Brad Penner-USA TODAY Sports

Basketball is a game meant to enjoyed passionately. Unlike the summer-long 162 grind of baseball, basketball is taken 40 minutes at a time in roughly 35-40 chunks a year. You get no more than that, so each game can feel like it's very own beginning or end to something. Frequently, the narrative changes inside the 40 minutes allotted for play. This leads to heightened emotions, and that means the tow most extreme emotions, love and hate. In this series we'll have a look at things that Xavier fans spend their winters loving or hating.

When I first became a Xavier fan, we were the lovable underdogs. That was back in the years of the MCC, being happy to be near the tournament, and considerably lesser expectations all around. That was replaced with the A10. There, Xavier was something of the bully on the block during the regular season but still considered a "mid-major" (probably a fitting title until the last decade or so) by the nation at large. Joel and I were in college the first year the Musketeers made the Elite Eight, and being the shock team that no one could pronounce was an amazing feeling.
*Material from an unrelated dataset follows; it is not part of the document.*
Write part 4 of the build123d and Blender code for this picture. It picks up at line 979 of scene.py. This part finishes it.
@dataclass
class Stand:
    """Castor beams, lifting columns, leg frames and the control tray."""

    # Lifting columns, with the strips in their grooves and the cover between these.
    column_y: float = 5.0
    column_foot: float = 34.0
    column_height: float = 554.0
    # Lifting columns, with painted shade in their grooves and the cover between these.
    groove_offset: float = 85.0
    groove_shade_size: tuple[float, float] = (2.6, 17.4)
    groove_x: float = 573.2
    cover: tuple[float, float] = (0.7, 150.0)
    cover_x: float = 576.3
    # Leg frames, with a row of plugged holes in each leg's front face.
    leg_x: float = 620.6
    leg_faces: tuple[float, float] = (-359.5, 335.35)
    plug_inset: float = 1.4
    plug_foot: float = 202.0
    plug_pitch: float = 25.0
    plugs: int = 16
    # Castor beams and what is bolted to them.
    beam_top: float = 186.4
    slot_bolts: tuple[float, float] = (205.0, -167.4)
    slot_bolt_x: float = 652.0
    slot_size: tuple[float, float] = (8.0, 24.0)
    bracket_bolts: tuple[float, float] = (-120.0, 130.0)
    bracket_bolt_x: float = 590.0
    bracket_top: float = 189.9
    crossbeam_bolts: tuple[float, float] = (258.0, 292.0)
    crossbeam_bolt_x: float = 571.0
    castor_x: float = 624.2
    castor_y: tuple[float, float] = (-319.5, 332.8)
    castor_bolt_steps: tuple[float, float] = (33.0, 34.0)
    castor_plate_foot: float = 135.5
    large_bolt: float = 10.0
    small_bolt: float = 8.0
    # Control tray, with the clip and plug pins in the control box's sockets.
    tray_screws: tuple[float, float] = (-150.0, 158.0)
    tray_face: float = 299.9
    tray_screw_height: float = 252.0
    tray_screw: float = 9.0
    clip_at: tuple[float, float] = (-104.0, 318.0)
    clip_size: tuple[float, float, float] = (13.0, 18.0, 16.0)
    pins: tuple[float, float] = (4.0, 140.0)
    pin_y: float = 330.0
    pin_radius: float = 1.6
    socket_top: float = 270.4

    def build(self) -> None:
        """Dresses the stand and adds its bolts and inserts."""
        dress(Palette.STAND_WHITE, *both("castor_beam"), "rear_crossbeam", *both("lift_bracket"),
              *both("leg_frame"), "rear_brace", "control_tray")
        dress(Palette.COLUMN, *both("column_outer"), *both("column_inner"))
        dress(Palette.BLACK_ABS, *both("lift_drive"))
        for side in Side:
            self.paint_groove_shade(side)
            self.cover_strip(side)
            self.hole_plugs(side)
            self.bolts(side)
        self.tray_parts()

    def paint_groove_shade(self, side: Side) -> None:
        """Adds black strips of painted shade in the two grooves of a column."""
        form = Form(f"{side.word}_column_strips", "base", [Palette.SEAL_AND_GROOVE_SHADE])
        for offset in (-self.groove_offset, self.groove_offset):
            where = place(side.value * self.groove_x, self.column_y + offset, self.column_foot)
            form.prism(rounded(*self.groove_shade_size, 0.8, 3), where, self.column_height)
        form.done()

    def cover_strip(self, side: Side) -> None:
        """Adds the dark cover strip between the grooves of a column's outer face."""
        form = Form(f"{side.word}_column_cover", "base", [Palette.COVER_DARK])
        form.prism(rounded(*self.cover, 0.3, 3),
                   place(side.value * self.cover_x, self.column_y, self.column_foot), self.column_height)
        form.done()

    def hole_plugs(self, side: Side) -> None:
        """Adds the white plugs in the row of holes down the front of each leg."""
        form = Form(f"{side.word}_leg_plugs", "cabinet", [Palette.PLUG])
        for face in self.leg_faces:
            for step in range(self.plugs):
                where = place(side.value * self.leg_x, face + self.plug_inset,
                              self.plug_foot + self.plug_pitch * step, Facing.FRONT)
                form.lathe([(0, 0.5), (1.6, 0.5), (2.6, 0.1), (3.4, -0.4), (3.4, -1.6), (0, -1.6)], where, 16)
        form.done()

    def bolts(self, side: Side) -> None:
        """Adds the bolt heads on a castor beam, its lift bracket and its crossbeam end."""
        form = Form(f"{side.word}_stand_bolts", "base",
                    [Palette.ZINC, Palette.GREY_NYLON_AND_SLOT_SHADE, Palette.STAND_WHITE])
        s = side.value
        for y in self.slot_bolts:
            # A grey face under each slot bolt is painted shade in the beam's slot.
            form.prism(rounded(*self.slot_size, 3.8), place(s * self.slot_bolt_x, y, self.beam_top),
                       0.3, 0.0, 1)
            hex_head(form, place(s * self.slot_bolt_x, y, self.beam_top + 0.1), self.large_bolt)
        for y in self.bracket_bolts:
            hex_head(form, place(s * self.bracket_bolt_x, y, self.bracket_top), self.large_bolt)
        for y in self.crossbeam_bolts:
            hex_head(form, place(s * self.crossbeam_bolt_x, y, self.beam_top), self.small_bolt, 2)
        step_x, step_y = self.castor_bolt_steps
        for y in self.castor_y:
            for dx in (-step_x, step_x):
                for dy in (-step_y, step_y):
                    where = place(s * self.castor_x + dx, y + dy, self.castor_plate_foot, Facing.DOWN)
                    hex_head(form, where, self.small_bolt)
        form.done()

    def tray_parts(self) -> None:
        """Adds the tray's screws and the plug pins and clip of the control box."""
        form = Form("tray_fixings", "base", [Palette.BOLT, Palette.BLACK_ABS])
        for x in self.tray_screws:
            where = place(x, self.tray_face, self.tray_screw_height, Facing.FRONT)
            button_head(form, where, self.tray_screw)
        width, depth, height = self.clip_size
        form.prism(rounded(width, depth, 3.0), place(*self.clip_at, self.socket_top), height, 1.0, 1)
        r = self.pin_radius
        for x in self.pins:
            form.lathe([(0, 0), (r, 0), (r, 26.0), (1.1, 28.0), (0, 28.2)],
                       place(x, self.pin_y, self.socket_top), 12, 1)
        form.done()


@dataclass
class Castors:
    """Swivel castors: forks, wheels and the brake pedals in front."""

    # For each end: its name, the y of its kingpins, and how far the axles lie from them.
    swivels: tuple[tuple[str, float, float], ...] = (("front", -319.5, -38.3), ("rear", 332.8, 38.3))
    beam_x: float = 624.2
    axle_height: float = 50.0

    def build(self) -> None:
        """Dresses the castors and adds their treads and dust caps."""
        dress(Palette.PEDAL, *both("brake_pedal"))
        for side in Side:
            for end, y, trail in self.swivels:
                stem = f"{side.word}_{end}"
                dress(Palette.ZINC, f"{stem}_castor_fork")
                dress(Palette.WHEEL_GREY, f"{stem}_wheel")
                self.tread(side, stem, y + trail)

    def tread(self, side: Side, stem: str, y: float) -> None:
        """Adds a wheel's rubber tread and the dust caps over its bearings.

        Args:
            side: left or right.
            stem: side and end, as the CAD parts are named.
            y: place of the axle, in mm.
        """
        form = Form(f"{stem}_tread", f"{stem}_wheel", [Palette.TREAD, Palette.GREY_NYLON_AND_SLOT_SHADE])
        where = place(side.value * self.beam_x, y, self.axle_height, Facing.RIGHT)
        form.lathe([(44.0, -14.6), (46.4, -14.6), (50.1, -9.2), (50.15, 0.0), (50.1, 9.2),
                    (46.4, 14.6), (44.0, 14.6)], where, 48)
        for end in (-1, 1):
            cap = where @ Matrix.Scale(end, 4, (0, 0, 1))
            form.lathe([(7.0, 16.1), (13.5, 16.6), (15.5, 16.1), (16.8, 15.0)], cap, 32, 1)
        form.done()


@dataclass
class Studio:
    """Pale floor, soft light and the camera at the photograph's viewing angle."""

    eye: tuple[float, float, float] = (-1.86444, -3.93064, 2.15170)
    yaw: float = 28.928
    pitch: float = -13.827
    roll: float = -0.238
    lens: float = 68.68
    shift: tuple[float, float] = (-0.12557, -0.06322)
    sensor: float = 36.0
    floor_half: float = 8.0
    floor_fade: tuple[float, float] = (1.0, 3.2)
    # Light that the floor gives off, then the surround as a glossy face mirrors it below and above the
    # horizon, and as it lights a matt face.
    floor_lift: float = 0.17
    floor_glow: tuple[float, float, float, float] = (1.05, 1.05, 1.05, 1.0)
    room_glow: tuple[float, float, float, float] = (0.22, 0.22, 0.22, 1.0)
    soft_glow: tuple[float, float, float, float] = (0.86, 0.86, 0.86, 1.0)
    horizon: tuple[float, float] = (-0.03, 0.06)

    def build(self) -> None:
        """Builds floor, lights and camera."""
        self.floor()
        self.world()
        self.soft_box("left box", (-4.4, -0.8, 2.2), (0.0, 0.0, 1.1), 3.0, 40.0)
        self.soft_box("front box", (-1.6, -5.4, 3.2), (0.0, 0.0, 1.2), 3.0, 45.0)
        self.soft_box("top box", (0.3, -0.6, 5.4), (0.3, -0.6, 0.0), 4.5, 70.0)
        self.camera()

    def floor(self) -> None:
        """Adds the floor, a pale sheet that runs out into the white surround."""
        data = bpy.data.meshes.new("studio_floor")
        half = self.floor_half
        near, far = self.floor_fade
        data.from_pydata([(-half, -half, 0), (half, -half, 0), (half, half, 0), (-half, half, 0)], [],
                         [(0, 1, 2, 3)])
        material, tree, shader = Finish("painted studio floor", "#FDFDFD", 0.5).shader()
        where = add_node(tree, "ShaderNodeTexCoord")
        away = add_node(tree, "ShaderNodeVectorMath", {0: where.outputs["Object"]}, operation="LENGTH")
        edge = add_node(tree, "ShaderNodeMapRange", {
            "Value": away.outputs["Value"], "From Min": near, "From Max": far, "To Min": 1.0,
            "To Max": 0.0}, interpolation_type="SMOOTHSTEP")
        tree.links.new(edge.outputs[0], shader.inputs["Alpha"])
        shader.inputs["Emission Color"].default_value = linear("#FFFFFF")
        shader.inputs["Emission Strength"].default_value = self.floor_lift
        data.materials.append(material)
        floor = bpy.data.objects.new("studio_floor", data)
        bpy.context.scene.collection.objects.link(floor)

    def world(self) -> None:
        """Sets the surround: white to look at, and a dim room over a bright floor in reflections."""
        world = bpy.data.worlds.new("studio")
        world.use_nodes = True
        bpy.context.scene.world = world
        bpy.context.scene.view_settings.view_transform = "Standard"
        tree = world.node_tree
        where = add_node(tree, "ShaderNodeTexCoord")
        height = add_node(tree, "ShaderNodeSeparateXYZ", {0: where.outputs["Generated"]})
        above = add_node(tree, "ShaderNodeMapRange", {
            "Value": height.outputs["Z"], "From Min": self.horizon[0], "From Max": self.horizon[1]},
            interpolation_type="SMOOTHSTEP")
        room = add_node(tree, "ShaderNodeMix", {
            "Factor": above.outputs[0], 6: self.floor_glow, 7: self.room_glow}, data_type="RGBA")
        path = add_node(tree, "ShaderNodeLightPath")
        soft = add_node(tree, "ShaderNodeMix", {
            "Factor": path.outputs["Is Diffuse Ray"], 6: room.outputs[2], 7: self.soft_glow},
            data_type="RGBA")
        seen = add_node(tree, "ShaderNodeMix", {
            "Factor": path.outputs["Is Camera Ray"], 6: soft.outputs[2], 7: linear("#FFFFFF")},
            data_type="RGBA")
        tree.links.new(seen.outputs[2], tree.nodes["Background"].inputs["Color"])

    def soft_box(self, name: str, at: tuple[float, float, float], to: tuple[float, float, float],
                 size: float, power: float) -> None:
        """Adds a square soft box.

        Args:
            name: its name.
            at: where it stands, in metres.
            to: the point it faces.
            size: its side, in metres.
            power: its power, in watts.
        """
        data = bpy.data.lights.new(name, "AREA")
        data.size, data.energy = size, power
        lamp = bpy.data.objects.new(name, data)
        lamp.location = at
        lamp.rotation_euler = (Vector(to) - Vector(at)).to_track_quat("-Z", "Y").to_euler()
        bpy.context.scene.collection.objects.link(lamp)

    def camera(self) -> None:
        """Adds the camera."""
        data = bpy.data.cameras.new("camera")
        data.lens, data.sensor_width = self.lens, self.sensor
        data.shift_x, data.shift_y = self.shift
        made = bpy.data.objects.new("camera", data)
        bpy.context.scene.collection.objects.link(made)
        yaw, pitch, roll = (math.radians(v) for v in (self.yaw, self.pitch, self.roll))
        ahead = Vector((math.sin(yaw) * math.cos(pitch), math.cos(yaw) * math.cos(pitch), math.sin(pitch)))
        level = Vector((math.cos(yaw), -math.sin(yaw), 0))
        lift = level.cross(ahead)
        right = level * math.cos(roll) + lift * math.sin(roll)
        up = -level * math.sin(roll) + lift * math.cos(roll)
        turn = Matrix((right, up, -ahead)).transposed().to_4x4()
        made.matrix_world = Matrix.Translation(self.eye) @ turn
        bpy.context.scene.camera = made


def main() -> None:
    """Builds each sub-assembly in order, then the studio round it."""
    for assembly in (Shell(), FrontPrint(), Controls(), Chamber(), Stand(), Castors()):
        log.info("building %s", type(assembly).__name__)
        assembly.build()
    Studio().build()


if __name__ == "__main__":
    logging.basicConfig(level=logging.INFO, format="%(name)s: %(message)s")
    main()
And then it wasn't. Eventually, it gets a little old to be overlooked, and that's what happened with Xavier. The Atlantic 10 failed to grab any marquee names in conference reshuffling, instead adding both Butler and VCU just after they hit their apogee. Xavier struggled along with that for a year, but the writing was one the wall. It was time to move onward and upward. That leads us to the Big East.

Playing in the Big East is, with the theoretical exception of DePaul, a nightly test. There is no more Fordham, no more Duquesne, no more Charlotte. While that means things like last year's 9-9 record, it also means that nine conference losses ends with a six seed. There are also burgeoning new rivalries to enjoy. Beating Butler is always enjoyable, Georgetown has produced some great games, and I'm sure at some point we'll be within ten or so of Villanova.

Most of all though, Xavier has finally shed the image of a school from down the conference rankings. The Big East carries with it name recognition and cachet. People can actually pronounce the school name now. After years of toil, Xavier is finally at the top where they belong. That means no more sneaking up on people, but it also means that recruits recognize the venues where the team plays and the benefits that the New York City stage provides. Xavier is unquestionably in a better position than they were before joining the Big East. Thanks to a step up in conference, the program continues to rise.